* **Your objective**
In the listing that follows, the range to quote begins at the line that has "buildCrankcase();" and ends after the line that has "record = json.load(file)"; quote it verbatim and add nothing.

[Scripts that build objects]
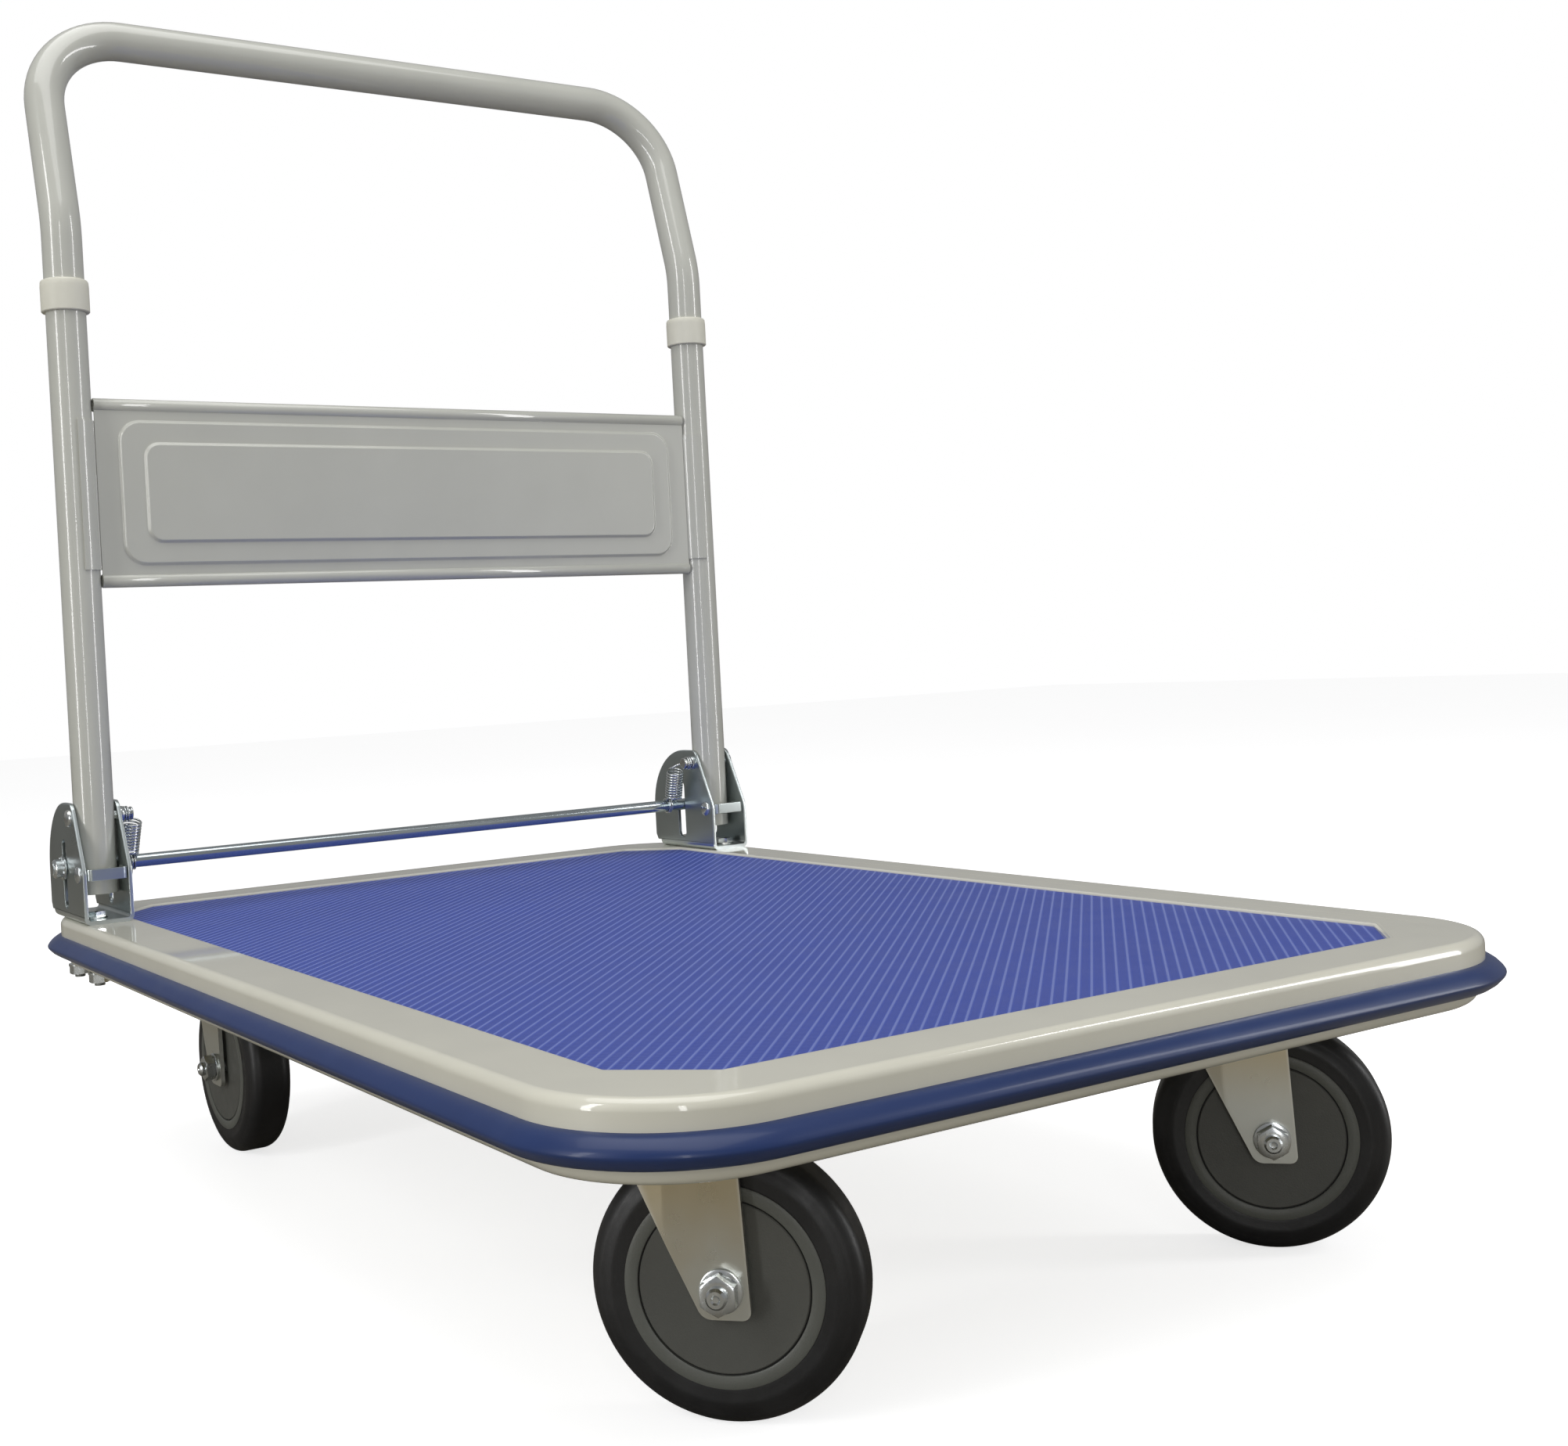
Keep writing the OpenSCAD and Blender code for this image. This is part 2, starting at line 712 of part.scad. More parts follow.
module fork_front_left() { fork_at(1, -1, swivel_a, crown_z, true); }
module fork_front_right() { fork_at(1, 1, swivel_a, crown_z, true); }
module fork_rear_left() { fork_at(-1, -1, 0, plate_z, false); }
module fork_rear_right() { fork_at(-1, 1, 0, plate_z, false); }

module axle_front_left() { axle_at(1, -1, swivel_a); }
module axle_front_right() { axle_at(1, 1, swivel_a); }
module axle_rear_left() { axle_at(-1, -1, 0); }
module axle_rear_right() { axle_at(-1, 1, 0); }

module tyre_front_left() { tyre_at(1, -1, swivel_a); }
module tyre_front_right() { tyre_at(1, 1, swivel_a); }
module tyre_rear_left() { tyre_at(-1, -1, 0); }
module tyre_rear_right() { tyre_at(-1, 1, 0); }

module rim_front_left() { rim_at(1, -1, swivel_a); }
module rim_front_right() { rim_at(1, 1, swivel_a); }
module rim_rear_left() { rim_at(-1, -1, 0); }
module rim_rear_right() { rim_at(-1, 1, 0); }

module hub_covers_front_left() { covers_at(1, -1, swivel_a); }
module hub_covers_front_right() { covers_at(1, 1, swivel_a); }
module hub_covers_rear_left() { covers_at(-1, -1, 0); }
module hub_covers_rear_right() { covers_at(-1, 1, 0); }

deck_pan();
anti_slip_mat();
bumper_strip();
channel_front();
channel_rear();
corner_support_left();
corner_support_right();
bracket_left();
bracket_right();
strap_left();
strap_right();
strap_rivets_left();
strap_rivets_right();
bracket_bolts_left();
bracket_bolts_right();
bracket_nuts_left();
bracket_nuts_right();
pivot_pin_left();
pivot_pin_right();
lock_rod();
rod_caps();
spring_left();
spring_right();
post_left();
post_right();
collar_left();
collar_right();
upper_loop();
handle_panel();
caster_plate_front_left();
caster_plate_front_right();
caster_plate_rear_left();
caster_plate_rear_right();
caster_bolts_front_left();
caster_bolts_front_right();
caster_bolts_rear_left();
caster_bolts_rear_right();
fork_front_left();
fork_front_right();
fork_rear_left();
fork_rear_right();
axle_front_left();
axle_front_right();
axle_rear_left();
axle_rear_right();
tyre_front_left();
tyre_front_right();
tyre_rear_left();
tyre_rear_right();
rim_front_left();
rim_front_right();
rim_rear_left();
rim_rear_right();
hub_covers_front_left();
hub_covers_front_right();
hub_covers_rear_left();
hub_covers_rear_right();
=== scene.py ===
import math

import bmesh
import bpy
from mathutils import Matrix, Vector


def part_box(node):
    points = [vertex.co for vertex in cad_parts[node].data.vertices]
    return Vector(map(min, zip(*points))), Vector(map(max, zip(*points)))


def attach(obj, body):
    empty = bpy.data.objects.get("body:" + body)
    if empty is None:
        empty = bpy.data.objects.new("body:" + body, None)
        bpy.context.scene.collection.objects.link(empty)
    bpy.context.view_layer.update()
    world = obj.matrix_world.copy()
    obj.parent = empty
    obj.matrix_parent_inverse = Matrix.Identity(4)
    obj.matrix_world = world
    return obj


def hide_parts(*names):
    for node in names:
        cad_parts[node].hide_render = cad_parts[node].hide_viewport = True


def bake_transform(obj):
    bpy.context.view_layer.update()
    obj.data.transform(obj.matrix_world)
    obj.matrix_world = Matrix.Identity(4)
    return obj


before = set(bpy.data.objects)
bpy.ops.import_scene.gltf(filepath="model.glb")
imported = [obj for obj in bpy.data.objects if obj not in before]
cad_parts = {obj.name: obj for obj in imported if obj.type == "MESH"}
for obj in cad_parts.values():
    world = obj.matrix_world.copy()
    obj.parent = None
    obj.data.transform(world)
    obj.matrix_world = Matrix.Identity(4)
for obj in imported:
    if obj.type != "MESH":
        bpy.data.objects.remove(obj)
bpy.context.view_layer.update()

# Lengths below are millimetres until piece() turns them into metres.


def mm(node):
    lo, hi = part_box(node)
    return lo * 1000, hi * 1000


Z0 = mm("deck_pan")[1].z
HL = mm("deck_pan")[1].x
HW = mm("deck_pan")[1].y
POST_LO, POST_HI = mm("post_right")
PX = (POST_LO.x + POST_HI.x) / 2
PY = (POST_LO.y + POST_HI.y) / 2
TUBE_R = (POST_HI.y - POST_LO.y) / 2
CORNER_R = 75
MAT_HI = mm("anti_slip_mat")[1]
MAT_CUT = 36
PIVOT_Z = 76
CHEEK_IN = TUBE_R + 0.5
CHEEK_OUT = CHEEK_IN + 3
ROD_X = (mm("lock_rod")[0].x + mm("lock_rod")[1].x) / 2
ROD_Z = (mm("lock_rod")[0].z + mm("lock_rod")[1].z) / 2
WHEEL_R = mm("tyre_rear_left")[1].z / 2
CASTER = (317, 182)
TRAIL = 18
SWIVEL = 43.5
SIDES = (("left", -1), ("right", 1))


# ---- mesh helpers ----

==

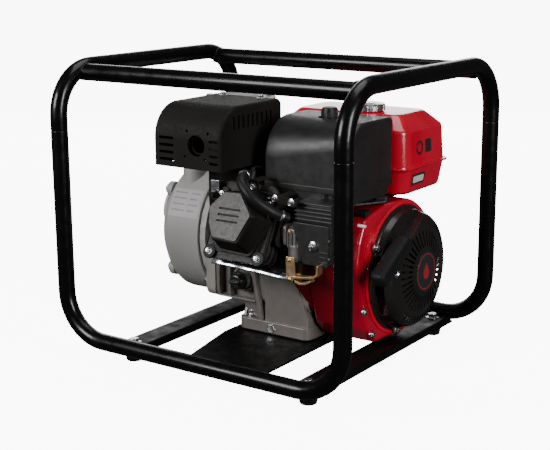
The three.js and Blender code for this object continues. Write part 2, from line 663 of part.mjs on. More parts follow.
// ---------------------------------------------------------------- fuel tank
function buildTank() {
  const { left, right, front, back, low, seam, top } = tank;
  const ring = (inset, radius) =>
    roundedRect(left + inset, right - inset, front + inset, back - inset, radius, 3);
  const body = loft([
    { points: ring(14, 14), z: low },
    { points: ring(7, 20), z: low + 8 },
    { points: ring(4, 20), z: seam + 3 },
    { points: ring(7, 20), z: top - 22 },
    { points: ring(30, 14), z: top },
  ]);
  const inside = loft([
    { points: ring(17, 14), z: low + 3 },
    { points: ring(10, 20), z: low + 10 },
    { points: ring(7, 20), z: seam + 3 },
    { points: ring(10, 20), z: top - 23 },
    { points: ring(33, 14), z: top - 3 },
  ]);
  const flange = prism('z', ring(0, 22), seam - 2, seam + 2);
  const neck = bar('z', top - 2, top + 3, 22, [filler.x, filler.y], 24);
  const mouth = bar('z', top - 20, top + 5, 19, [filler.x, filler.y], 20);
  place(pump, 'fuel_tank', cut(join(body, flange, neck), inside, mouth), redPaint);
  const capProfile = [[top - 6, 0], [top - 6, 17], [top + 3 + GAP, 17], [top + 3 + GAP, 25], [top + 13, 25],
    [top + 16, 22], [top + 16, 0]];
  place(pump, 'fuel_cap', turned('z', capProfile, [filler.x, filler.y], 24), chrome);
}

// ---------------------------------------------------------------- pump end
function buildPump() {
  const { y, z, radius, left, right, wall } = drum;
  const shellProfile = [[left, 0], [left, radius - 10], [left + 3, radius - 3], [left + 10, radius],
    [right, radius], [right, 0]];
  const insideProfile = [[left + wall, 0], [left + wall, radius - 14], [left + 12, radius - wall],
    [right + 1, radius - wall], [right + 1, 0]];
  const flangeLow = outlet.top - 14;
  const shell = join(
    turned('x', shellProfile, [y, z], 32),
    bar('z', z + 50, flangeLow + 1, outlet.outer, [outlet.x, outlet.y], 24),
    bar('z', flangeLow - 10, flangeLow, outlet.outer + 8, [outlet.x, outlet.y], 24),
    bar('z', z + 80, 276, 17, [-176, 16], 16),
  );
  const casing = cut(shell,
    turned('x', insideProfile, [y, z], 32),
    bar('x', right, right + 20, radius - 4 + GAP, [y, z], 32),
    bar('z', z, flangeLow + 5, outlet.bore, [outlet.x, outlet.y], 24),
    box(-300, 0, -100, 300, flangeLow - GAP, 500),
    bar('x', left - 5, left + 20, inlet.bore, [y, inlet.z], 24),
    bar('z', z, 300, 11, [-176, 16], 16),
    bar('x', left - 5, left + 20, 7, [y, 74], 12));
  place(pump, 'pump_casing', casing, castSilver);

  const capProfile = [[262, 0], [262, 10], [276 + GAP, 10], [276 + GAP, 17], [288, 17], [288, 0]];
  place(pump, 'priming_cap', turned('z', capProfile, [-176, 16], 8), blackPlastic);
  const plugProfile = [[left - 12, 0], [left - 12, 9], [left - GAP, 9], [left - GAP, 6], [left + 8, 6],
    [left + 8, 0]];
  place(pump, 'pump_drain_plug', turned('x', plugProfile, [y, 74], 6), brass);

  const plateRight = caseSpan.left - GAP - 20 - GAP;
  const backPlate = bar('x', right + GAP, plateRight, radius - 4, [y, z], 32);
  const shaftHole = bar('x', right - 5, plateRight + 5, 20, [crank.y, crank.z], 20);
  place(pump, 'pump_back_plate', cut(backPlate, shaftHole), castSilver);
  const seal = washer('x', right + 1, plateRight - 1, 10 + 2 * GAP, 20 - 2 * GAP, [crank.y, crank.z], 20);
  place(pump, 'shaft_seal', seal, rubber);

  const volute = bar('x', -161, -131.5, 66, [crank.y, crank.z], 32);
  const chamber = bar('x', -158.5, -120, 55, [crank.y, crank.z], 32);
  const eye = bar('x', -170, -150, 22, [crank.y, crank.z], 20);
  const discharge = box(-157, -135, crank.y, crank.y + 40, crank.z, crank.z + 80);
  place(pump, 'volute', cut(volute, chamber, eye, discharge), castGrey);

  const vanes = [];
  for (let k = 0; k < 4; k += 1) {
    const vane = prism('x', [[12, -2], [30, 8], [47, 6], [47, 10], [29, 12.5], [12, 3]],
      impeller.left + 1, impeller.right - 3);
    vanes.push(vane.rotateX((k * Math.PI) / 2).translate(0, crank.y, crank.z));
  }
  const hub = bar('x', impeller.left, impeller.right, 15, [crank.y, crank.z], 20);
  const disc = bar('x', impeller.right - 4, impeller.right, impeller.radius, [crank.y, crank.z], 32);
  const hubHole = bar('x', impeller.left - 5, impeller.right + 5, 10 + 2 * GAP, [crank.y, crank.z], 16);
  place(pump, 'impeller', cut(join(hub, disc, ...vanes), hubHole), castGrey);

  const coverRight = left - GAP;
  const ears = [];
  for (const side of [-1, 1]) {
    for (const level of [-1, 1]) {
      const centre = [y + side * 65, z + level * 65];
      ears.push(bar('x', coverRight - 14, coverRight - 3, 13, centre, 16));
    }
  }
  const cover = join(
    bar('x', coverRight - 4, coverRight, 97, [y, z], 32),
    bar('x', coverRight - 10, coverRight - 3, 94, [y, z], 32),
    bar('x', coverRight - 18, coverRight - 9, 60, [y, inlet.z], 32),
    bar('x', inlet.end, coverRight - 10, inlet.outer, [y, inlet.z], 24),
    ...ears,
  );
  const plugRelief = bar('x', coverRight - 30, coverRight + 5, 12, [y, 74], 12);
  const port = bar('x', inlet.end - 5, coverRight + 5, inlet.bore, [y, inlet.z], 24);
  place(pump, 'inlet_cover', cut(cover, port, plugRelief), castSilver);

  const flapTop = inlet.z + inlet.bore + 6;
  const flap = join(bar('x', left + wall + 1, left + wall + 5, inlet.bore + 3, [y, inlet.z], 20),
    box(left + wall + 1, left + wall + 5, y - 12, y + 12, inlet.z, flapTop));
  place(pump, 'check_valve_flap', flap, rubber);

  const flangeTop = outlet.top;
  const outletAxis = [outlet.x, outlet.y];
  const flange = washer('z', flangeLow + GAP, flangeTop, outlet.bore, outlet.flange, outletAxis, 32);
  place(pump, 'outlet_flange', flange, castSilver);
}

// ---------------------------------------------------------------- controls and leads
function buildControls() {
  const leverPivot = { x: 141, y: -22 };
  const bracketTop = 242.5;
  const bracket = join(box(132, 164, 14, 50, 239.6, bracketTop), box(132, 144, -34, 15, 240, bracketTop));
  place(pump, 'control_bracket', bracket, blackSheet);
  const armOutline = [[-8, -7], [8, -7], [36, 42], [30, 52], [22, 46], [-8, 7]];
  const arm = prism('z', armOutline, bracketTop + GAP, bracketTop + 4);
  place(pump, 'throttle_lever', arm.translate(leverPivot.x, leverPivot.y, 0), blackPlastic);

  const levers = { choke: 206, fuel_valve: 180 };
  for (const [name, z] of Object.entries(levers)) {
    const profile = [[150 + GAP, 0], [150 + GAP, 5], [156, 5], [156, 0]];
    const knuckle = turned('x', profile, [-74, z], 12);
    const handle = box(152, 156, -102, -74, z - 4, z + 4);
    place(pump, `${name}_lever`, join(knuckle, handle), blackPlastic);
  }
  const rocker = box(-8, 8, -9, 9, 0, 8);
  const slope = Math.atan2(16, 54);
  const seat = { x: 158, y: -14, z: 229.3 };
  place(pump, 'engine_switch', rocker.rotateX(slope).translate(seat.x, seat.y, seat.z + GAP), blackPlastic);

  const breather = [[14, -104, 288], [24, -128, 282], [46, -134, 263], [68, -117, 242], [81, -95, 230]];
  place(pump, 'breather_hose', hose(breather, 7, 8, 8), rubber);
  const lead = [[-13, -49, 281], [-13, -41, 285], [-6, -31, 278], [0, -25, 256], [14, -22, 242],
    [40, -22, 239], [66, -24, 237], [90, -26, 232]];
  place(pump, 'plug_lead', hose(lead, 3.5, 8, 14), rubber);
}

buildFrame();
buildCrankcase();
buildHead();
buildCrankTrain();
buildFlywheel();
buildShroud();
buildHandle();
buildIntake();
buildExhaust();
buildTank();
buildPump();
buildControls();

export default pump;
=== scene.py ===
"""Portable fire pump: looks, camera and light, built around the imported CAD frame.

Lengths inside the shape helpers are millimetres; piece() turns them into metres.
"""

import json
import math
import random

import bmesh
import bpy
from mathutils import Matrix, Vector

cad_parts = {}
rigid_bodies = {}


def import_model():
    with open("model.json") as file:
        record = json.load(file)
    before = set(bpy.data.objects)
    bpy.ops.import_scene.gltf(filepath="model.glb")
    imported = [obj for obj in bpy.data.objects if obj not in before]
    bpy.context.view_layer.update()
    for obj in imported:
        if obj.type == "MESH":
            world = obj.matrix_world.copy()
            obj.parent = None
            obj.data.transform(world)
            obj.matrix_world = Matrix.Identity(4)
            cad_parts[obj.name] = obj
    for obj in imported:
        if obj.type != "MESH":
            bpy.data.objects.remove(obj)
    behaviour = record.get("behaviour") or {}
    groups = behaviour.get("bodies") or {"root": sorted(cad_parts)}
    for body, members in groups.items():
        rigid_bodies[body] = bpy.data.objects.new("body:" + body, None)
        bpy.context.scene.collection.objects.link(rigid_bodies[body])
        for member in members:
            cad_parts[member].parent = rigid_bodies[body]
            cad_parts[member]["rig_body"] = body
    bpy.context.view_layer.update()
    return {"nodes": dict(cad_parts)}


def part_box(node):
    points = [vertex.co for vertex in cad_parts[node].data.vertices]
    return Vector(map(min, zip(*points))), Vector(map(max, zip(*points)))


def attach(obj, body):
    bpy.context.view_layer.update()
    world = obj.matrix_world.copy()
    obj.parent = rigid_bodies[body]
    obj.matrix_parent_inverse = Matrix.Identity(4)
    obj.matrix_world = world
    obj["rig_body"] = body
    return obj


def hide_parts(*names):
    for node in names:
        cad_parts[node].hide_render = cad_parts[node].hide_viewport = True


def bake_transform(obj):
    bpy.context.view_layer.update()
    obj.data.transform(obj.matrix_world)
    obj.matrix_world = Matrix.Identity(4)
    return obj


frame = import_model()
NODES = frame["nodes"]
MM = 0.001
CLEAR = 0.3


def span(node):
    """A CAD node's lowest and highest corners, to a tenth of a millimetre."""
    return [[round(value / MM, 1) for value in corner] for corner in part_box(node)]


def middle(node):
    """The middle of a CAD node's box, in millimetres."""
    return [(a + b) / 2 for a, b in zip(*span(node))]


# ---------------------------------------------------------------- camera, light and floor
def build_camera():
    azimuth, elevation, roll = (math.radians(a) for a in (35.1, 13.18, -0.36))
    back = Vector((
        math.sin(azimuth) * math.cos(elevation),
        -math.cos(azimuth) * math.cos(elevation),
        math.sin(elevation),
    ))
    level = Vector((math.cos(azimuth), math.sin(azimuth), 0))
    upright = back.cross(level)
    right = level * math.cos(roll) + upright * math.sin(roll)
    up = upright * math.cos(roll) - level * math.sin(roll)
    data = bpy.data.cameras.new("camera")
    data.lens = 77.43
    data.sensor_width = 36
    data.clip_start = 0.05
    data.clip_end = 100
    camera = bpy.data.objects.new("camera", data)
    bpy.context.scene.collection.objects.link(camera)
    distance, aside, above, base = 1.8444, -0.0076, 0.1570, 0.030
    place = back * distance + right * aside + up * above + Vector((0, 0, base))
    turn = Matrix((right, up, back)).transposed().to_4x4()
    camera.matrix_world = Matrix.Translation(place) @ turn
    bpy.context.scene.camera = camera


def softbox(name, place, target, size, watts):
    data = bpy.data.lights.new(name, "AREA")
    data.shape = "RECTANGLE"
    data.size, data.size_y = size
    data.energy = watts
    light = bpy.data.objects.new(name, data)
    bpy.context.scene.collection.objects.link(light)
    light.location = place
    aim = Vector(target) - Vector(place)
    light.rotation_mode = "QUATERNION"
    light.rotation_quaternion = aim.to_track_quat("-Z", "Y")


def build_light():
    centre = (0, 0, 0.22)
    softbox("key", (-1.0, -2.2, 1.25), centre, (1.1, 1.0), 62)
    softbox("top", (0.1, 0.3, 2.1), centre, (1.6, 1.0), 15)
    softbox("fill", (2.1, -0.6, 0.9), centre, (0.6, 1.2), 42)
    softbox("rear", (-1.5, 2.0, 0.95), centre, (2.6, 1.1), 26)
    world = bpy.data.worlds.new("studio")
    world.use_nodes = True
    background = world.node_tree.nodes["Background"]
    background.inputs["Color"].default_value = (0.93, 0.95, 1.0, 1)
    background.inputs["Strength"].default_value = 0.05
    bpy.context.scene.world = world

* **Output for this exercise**
buildCrankcase();
buildHead();
buildCrankTrain();
buildFlywheel();
buildShroud();
buildHandle();
buildIntake();
buildExhaust();
buildTank();
buildPump();
buildControls();

export default pump;
=== scene.py ===
"""Portable fire pump: looks, camera and light, built around the imported CAD frame.

Lengths inside the shape helpers are millimetres; piece() turns them into metres.
"""

import json
import math
import random

import bmesh
import bpy
from mathutils import Matrix, Vector

cad_parts = {}
rigid_bodies = {}


def import_model():
    with open("model.json") as file:
        record = json.load(file)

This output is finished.